I liked the open and evocative nature of the question. I answered once but wanted to send in several conversations (I wasn't clear if multiple comments were legal). But it was great fun - caused lots of conversations in my head -- imagined, remembered) but decided to use it as an opportunity to work out a short interpretive piece for the Underground Railroad Room in our house museum. Thanks for the opportunity. Felt like a good exercise to get ready for the conference. Sally Roesch Wagner, Matilda Joslyn Gage Center, Fayetteville, NY.

Jean Guthrie said...

I would love to come to the conference. They are always so great. I thought it was a generous offer and fair question. I didn't respond for a lot of reasons-too busy dealing with a robbery at "our" museum, probably too much work thinking about an answer that sounded clever enough! Even feeling anxious that this blog entry sounds "good enough." Feel like I am too busy with making a living or doing other things to come to the conference this year anyway.
It might have been helpful to ask it differently. I kind of think this is the challenge. How can you get someone's attention long enough to consider answering questions? It's demanding to be creative! It might have been a little too vague. Might have been helpful to lead with a "finish this statement" or something. The email arrives with 50 others and you can't respond to everything. Zing! Later! Move on! Sorry Linda-I love talking with you!

Anonymous said...

I would love to have sat down to write a response. Unfortunately, critical issues that will determine the future of my organization are coming to a head right now. There was nothing wrong with your question. I just needed more time to consider it and right now my time deficit is as stresssful than the projected deficit for my museum.

LCBrisson said...

I seriously considered participating, but realistically couldn't have attended regardless. It did get me thinking, and so has this post.

I also started to retweet, but then saw that Nina Simon had. I have few followers on Twitter, and of the museum people I know I have, all wisely follow Nina as well.

It was a great idea!

Anonymous said...

I thought it was a clever, thought-provoking idea, and generous on your part! Equally important, you challenged people, whether they participated or not, to think about the conference topic AND perhaps even reflect upon conversations they may have heard, or had.

L F said...

I had not seen your blog at the time the contest was open, but even if I had I probably would not have entered. This is because, even with free attendance to the conference, it is located too far away for me to attend easily. Participation in the contest would require a person: to be close enough to the conference to attend, to have enough time off to attend, and to have heard of the contest.

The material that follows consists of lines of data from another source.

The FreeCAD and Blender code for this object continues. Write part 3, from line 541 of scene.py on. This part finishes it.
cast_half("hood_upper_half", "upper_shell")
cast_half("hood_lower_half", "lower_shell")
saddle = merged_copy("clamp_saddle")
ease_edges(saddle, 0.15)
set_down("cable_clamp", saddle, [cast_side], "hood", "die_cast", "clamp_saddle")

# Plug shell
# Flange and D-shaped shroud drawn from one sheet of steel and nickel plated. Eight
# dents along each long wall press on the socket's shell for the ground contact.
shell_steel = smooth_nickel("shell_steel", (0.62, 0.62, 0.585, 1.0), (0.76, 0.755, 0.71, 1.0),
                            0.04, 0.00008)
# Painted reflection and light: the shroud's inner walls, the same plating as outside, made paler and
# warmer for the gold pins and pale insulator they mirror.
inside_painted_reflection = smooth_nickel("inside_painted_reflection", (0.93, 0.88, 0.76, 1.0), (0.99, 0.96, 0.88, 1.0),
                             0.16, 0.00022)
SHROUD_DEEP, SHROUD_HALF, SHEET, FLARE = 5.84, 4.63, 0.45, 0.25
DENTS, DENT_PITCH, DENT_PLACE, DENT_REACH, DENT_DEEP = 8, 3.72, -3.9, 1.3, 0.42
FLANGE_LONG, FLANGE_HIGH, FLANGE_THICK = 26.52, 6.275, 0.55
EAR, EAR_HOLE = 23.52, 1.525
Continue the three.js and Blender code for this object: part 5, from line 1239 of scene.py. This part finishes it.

In addition, there is another possible factor: many people may have an aversion to entering contests. When I was a kid I used to put entries into every "mail in this form to win a prize" sweepstakes that I came across, but as I got older and developed a better sense of what the odds meant, I stopped.

My gut reaction to contests is that the easier they are to enter, the more people are likely to enter, the more difficult the odds, and ultimately the more random the selection is likely to be. Long, involved application processes like scholarships and grants cut down on the number of responses, raise the odds of winning, and remove a lot of the randomness - I can improve the chances of a grant application by designing it more carefully, whereas there is no way to improve a mail-in ticket's chances of winning. A 150-word application has the connotation of being closer to the mail-in-ticket end of the spectrum, meaning that I would (rightly or wrongly) feel that I had less room to influence my entry's chances of winning.

Linda Norris said...

Thanks everyone, for such good thoughts and analysis about my venture in contest-holding! I learned some things about how a process might work (useful here and in other contexts I suspect) and appreciate the idea that, even without entering, it encouraged some thinking and conversation. I'll consider another contest one of these days, perhaps but this winner to be announced soon!